• [INSTRUCTION]: Locate the lines of the listing below that hold "before", then copy each of them.
#####
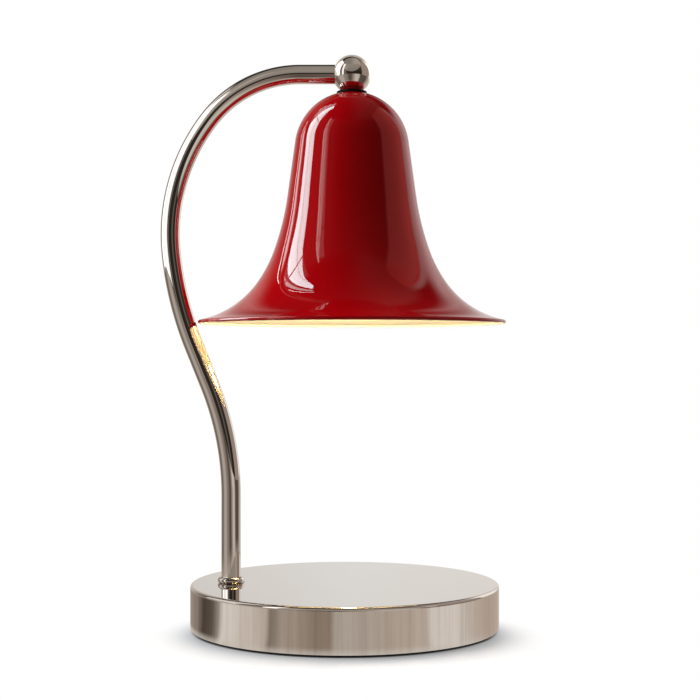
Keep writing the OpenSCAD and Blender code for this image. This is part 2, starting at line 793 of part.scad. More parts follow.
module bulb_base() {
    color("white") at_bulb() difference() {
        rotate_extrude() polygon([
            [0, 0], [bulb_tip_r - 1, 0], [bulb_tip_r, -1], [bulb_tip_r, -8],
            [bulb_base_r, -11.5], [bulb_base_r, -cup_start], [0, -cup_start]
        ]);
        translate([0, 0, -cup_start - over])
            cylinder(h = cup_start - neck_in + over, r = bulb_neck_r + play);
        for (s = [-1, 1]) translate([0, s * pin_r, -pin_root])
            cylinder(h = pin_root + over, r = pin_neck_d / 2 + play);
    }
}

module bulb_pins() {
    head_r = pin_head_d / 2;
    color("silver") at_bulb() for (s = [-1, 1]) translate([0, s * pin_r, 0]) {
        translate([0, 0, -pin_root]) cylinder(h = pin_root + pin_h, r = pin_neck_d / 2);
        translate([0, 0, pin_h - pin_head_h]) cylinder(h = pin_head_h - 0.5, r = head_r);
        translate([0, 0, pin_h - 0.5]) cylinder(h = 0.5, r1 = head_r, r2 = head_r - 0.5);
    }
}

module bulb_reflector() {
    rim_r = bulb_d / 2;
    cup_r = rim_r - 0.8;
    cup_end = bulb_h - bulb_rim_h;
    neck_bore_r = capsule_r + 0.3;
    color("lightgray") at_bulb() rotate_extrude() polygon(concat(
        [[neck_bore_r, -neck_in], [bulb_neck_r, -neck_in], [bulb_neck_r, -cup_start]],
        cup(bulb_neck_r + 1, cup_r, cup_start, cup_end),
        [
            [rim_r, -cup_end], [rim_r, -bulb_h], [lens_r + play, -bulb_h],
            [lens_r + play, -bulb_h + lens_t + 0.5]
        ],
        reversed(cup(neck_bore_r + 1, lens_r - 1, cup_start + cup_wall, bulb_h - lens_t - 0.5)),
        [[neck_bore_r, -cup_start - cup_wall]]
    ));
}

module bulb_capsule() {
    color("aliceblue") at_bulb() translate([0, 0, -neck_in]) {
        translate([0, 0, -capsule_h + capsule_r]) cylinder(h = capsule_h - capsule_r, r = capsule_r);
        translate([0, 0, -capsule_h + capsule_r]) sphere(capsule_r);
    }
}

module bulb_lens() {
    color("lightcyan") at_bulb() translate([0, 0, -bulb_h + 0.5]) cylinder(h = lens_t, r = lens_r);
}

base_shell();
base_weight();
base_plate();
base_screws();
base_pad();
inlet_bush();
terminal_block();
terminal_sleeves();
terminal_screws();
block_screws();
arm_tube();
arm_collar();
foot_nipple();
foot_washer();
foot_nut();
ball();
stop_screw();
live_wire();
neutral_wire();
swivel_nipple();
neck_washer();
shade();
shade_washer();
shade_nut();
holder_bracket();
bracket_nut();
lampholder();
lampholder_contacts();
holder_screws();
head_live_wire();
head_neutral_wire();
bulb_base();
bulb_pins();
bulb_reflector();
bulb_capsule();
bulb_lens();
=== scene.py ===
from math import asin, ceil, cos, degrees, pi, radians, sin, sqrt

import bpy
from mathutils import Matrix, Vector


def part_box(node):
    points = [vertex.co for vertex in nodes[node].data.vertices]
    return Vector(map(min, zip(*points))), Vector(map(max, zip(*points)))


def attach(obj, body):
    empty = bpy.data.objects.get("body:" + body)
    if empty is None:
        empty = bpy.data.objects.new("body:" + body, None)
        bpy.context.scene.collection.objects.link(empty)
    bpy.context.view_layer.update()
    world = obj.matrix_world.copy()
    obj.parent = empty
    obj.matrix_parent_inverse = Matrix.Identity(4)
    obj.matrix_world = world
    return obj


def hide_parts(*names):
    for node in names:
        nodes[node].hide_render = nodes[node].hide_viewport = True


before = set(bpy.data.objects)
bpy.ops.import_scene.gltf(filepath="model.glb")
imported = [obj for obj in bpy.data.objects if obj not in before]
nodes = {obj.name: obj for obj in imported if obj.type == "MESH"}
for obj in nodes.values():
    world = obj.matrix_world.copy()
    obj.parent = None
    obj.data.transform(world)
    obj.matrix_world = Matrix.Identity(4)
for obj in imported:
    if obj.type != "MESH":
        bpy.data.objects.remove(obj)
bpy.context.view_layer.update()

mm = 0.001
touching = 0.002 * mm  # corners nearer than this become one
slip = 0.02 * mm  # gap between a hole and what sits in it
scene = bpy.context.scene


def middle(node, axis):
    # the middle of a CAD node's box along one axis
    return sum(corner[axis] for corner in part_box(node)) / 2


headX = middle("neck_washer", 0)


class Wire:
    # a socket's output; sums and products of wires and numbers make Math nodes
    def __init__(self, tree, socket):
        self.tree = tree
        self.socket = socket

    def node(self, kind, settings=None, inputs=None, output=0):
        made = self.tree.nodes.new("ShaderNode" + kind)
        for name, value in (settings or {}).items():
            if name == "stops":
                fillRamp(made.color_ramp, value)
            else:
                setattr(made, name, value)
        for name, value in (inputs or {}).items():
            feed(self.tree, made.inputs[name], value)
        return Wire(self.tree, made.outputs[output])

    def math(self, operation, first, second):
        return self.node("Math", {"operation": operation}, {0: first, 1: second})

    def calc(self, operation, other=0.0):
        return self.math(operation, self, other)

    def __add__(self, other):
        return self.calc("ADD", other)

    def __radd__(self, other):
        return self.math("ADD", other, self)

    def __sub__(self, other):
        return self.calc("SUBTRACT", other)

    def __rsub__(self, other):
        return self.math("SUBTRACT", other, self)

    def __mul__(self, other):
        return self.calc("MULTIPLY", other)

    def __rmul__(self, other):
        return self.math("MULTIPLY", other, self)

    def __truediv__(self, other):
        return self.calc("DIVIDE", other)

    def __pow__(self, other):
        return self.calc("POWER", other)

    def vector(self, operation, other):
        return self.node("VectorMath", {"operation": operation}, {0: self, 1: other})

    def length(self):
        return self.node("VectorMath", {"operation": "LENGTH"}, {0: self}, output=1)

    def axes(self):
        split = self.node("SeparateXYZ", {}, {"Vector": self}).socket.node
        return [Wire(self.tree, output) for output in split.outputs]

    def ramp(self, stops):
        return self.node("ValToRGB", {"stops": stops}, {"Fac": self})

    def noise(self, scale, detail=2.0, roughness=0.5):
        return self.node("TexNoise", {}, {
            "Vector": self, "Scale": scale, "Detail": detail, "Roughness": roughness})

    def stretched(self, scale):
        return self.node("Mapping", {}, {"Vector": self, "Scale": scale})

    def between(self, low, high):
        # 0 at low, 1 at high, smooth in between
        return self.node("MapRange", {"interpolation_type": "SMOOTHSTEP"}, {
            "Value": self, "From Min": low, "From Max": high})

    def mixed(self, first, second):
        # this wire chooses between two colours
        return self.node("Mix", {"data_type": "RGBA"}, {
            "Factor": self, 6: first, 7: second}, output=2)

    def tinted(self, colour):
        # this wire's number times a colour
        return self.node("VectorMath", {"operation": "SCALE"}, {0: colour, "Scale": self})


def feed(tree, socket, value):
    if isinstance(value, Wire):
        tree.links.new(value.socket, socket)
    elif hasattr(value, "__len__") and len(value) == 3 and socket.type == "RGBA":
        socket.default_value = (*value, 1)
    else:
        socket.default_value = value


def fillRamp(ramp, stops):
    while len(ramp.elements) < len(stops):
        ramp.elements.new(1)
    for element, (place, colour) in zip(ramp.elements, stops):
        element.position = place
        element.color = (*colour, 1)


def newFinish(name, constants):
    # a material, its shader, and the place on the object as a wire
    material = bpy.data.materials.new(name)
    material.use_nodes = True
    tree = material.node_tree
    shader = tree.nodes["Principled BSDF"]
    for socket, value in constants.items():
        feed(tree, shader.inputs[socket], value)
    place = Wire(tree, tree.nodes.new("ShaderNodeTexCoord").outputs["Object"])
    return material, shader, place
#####
• [ANSWER TO THIS EXERCISE]:
before = set(bpy.data.objects)
imported = [obj for obj in bpy.data.objects if obj not in before]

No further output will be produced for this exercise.